We can locate farmer associations in seconds by filtering based on state, town or product. This helps us identify communities in prioritised regions where we need to invest to preserve natural resources and biodiversity.
Through the information we have collected, we know smartphones and apps are the tools with the highest rate of adoption. This is amazing for connectivity. But we also know having a proper bathroom is nowhere near as common. However, we know exactly what families need is help with this basic infrastructure to better their sanitation. This is how we can address food production in a sustainable way, by understanding and being able to tackle the problems of each individual farmer.
We know each farmer's infrastructure, products, crop calendar, and we are even collecting information from wholesalers, to deliver the first detailed demand report.
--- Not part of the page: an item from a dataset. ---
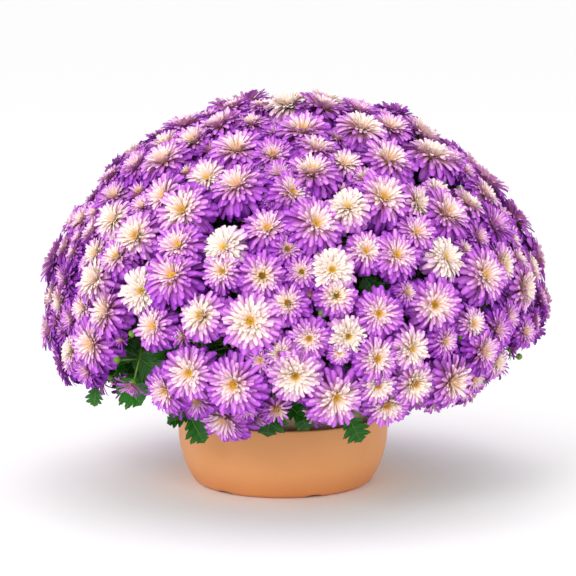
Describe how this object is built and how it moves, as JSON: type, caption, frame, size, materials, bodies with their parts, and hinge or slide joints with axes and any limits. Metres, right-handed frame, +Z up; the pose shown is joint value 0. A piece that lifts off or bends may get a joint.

A feature without precedent in the industry.
This is the information system to understand the rural economy and deliver the best services to generate the highest impacts. It will be the backbone of every organization in the industry.
On 2017 we toured around Colombia to help smallholder farmers create their first Confederation, a third level organization, composed of more than 500 farmer associations. They use our technology to be able to manage this structure and develop their strategies - a massive task that would need too much work power to be done in a traditional way.
With the information we have collected, we have started to see the relations that different actors in the industry have and we are actively helping all of them to exchange services.
We have delivery code registrations so that farmers are able to sell their produce in market chains, we have managed to deliver managerial training to the leaders of these associations and we have also found business partners to trade the produce.
But probably the biggest contribution has been to represent them on the board that drafted a law which demands that every government organization buys 10% of their food directly from smallholders.
All this has been possible due to our deep understanding of what our system generates from the communities we serve.
Over the last year we have had great achievements, but we are still on startup mode. Trying to validate as many assumptions about our technology and business as fast as we can, and heavily working on building the alliances we need to accelerate our growth.
Plus we still have to dedicate a lot of our time to fundraising to keep the team going. When you work on innovation you need to balance your expenses not only on the operation of the business, but also a lot of your capital goes to research and development.
And we feel that we haven't reached our limits in terms of innovation, so our technology is still demanding a lot of work as we make new breakthroughs every week that better the performance of our users. We are always looking for resources to evolve as fast as we can.
I would love to have a representative sample of the farmers of every country in Latin America. This would give us the most accurate information system to manage the investments of the agro sector in the entire region.
I think what we will find out is that to boost agriculture we need to invest in social and sustainability issues rather than the more technical and technological part of the industry; and we will have the data and the communities to support this, giving us the capacity to create a social transformation path for the industry based on accurate data and progress documentation, open for other players to replicate.
I think the next big trend will be that the farmers will start generating their own data, not organizations or governments.
This data will be delivered in real time, and the farming communities that will start using internet to bond and share knowledge will have instant access to all this information - making the best decisions on a daily basis to demand the right policies and investments to help them develop.
Darío Gonzales, CEO Cultivando Futuro.